EXERCISE GOAL:
Up to and including the line that contains "translate([p[0] * pod_w, pod_screw_seat, p[1]", repeat each line of the data exactly, starting from the first.
[START DATASET SECTION]
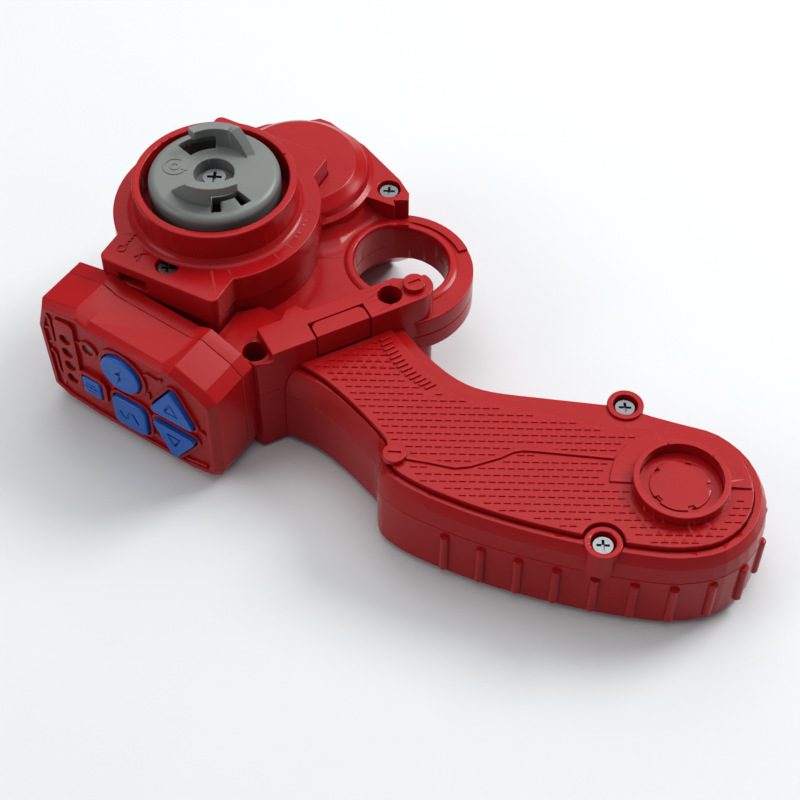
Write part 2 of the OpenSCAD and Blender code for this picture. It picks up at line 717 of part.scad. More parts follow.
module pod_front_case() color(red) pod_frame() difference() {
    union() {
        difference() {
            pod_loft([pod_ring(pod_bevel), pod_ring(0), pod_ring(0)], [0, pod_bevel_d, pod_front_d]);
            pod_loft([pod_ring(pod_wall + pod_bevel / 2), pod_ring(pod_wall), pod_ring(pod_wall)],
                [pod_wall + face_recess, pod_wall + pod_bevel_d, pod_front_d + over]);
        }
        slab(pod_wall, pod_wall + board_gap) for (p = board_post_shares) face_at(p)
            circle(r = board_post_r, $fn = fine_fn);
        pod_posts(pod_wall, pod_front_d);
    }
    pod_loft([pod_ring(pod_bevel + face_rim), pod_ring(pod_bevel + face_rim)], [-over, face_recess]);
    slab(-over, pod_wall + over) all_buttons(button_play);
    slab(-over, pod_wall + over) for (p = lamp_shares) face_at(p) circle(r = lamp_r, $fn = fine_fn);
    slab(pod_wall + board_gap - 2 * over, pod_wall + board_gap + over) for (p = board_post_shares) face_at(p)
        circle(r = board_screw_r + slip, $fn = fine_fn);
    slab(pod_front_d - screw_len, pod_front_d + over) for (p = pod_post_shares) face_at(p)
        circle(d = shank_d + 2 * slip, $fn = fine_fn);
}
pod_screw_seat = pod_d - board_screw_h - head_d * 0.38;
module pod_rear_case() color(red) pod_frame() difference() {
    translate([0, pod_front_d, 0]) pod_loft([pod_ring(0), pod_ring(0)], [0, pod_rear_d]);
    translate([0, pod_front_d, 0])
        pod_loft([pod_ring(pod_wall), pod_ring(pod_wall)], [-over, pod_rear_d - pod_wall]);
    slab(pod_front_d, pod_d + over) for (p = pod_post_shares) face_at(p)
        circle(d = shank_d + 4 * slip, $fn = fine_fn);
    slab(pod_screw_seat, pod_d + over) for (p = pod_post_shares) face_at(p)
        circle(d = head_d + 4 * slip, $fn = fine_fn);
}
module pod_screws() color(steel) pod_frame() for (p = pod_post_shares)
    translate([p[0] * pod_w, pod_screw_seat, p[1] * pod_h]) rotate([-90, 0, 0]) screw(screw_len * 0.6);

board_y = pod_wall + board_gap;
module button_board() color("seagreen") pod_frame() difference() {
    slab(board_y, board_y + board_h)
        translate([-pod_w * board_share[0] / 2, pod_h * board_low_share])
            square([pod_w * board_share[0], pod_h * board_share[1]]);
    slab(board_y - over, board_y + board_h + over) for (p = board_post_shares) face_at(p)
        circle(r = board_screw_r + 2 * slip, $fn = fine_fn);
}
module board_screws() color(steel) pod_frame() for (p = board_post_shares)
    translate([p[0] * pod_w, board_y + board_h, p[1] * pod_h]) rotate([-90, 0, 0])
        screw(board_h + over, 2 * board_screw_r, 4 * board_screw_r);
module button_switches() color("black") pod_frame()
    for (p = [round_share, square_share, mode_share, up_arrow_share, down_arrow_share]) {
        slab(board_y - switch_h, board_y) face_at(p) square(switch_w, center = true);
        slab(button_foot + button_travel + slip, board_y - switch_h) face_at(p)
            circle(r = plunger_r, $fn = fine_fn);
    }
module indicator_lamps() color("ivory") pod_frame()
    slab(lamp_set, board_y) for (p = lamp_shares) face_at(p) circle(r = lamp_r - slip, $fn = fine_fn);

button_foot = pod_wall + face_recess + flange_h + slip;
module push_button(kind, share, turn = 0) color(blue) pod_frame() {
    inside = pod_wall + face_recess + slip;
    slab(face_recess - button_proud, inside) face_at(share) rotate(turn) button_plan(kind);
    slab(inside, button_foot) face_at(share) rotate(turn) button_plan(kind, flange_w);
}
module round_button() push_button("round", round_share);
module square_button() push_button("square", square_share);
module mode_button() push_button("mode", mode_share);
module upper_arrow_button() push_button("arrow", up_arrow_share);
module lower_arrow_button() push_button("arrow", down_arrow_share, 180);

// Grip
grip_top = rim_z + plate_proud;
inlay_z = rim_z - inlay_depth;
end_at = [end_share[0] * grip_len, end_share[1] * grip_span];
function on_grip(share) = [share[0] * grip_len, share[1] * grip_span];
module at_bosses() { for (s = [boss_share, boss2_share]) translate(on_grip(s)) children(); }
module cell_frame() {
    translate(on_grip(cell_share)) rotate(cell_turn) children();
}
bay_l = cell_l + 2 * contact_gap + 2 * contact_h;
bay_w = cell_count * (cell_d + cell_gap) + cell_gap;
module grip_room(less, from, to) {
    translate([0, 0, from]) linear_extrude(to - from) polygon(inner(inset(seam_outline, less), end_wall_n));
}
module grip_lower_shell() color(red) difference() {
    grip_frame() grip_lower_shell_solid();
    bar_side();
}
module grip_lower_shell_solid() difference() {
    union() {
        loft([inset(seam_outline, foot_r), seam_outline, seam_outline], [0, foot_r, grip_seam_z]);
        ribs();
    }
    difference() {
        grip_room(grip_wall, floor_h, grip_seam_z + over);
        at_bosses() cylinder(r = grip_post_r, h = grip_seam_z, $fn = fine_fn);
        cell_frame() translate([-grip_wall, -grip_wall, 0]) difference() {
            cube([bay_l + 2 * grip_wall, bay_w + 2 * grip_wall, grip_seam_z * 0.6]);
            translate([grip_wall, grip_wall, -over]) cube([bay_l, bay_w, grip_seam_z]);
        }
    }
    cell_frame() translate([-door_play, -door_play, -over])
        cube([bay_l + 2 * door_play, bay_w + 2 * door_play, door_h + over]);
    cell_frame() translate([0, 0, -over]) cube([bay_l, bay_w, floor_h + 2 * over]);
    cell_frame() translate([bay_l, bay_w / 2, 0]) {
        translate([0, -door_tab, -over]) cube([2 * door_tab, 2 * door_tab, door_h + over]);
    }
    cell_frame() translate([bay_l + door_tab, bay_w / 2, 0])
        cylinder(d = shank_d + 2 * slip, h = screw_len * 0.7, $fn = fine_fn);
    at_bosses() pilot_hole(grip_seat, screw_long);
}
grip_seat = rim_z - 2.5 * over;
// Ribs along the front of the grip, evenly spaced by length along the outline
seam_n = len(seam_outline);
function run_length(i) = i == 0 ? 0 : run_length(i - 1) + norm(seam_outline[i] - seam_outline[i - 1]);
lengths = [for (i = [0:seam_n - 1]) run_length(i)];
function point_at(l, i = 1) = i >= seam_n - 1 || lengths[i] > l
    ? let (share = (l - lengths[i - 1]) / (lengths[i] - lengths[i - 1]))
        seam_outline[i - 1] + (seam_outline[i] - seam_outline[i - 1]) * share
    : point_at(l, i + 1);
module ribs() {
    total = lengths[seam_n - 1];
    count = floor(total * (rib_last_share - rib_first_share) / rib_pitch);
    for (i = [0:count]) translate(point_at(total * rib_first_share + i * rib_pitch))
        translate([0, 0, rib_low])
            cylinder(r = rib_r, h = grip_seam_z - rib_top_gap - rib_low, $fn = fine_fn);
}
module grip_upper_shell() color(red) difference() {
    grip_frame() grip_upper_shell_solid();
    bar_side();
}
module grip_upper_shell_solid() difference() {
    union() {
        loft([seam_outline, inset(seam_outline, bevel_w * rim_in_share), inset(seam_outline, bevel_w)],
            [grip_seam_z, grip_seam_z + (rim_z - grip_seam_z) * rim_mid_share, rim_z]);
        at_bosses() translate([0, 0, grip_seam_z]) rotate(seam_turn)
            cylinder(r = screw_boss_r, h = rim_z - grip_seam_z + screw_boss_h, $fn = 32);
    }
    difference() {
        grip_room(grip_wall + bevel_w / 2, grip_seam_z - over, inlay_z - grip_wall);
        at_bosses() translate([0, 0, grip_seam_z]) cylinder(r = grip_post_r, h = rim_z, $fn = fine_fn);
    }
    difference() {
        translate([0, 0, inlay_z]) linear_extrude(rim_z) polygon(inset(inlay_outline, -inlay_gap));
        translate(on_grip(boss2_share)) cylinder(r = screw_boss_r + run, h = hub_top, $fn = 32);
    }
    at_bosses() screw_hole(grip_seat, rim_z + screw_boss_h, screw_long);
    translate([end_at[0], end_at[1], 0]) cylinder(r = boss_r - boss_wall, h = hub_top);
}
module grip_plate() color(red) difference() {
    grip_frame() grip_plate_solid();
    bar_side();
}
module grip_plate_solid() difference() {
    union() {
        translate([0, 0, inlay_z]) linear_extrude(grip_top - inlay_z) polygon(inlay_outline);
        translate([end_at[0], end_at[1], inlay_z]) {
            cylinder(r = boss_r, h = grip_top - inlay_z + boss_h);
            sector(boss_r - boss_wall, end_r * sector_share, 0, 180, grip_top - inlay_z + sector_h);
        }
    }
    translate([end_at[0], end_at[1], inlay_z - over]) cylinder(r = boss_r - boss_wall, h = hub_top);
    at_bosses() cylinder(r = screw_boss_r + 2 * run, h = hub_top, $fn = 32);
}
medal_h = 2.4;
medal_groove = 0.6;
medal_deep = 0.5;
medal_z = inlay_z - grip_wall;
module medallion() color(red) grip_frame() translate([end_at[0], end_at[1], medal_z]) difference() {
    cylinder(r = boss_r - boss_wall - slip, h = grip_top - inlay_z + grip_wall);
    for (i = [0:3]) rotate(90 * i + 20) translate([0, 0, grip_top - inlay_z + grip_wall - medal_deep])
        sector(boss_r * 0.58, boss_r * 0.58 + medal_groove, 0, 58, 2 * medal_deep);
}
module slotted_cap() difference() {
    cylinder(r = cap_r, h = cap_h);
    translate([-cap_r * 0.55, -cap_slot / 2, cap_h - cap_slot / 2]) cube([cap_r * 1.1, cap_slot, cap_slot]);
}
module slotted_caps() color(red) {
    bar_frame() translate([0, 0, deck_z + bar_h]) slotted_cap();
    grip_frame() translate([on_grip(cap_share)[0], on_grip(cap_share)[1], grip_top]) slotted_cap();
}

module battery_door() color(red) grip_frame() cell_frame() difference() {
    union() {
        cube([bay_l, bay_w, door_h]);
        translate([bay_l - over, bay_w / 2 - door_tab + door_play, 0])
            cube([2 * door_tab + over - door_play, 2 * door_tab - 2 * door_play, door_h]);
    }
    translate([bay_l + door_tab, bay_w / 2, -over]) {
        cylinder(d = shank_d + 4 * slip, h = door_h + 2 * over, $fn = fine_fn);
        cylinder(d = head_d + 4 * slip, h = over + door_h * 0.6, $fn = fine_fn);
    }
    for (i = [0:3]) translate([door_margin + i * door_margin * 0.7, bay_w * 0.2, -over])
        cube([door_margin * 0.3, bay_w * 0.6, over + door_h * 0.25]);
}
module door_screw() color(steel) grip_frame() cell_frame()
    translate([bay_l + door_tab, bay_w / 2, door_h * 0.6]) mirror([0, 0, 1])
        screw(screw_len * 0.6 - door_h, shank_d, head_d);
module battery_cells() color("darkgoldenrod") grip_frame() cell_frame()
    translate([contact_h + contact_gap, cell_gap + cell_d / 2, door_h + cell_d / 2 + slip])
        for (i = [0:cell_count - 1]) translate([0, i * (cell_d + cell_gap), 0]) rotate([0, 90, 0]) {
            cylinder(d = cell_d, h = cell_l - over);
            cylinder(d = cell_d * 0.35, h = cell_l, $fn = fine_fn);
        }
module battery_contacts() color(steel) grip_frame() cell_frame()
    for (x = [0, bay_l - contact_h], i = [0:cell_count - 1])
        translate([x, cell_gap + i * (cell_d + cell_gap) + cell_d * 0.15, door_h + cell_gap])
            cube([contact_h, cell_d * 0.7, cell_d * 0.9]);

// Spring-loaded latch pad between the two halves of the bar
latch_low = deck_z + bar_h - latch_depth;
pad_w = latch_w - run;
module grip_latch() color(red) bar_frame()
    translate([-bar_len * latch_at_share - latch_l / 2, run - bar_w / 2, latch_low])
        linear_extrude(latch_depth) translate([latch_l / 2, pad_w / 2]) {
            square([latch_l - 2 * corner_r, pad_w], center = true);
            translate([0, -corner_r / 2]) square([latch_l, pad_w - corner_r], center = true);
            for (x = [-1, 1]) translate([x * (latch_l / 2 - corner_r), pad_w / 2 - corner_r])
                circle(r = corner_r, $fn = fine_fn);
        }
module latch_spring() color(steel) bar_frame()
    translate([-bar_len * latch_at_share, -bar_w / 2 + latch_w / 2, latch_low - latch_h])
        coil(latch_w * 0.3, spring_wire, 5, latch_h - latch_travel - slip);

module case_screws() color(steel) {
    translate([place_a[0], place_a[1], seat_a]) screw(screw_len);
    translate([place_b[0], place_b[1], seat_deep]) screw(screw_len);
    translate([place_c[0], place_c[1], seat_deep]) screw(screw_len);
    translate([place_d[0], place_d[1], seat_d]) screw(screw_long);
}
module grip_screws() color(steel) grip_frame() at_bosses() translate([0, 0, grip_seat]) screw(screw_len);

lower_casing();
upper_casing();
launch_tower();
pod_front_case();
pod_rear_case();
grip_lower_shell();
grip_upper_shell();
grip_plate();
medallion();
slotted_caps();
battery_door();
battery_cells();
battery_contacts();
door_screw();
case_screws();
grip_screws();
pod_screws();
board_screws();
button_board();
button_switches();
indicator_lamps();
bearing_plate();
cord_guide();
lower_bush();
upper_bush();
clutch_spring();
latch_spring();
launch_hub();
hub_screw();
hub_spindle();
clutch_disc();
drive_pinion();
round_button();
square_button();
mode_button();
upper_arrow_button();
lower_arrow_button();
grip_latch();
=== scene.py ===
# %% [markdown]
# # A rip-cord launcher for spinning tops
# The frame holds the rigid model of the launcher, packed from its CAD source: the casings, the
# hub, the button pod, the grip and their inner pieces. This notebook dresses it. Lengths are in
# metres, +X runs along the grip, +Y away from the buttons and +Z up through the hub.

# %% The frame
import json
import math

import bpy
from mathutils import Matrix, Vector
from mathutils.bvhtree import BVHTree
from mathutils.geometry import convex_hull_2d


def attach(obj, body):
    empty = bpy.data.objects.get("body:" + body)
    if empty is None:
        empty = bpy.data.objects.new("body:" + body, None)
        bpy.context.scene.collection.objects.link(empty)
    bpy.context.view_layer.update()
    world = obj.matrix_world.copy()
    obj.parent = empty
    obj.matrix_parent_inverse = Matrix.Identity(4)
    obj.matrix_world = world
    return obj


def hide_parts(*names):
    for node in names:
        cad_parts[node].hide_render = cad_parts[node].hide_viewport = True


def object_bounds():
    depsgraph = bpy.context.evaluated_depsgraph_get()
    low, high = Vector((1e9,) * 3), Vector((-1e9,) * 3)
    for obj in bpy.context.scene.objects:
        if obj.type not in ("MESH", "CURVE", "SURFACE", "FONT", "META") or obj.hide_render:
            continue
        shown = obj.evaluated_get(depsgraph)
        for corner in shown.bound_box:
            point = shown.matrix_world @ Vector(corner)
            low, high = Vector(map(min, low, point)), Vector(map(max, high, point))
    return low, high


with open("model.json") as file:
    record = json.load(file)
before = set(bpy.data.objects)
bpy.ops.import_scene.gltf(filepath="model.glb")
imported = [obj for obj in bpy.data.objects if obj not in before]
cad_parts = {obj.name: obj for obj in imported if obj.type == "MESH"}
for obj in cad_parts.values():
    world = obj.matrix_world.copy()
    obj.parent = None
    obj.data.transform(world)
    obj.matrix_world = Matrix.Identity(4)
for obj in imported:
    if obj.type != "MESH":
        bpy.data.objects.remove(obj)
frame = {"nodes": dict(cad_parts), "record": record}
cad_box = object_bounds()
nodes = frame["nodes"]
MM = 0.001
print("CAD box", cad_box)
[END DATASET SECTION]
FINAL RESULT:
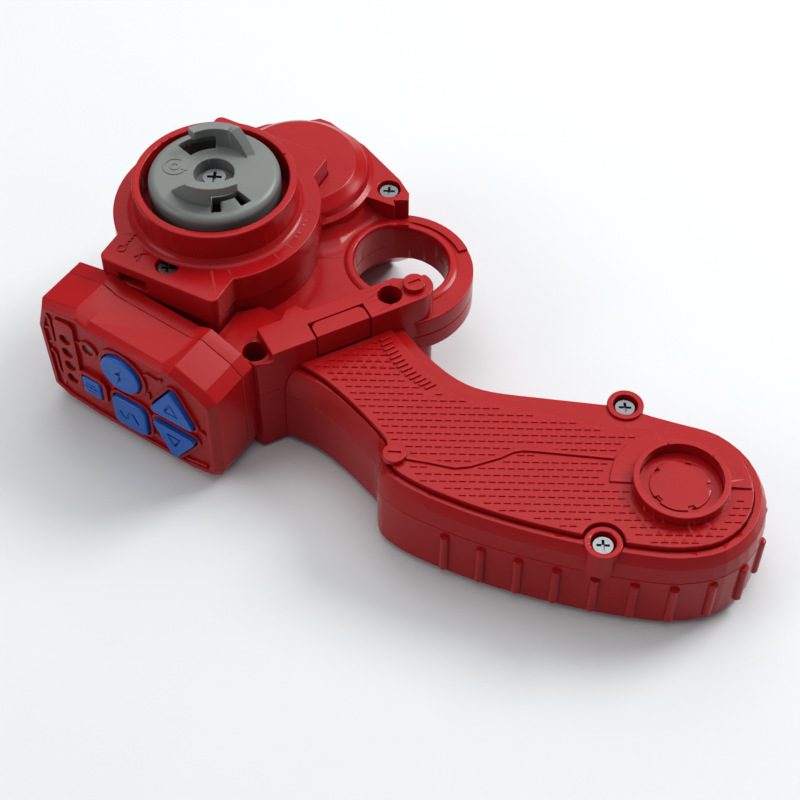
Write part 2 of the OpenSCAD and Blender code for this picture. It picks up at line 717 of part.scad. More parts follow.
module pod_front_case() color(red) pod_frame() difference() {
    union() {
        difference() {
            pod_loft([pod_ring(pod_bevel), pod_ring(0), pod_ring(0)], [0, pod_bevel_d, pod_front_d]);
            pod_loft([pod_ring(pod_wall + pod_bevel / 2), pod_ring(pod_wall), pod_ring(pod_wall)],
                [pod_wall + face_recess, pod_wall + pod_bevel_d, pod_front_d + over]);
        }
        slab(pod_wall, pod_wall + board_gap) for (p = board_post_shares) face_at(p)
            circle(r = board_post_r, $fn = fine_fn);
        pod_posts(pod_wall, pod_front_d);
    }
    pod_loft([pod_ring(pod_bevel + face_rim), pod_ring(pod_bevel + face_rim)], [-over, face_recess]);
    slab(-over, pod_wall + over) all_buttons(button_play);
    slab(-over, pod_wall + over) for (p = lamp_shares) face_at(p) circle(r = lamp_r, $fn = fine_fn);
    slab(pod_wall + board_gap - 2 * over, pod_wall + board_gap + over) for (p = board_post_shares) face_at(p)
        circle(r = board_screw_r + slip, $fn = fine_fn);
    slab(pod_front_d - screw_len, pod_front_d + over) for (p = pod_post_shares) face_at(p)
        circle(d = shank_d + 2 * slip, $fn = fine_fn);
}
pod_screw_seat = pod_d - board_screw_h - head_d * 0.38;
module pod_rear_case() color(red) pod_frame() difference() {
    translate([0, pod_front_d, 0]) pod_loft([pod_ring(0), pod_ring(0)], [0, pod_rear_d]);
    translate([0, pod_front_d, 0])
        pod_loft([pod_ring(pod_wall), pod_ring(pod_wall)], [-over, pod_rear_d - pod_wall]);
    slab(pod_front_d, pod_d + over) for (p = pod_post_shares) face_at(p)
        circle(d = shank_d + 4 * slip, $fn = fine_fn);
    slab(pod_screw_seat, pod_d + over) for (p = pod_post_shares) face_at(p)
        circle(d = head_d + 4 * slip, $fn = fine_fn);
}
module pod_screws() color(steel) pod_frame() for (p = pod_post_shares)
    translate([p[0] * pod_w, pod_screw_seat, p[1] * pod_h]) rotate([-90, 0, 0]) screw(screw_len * 0.6);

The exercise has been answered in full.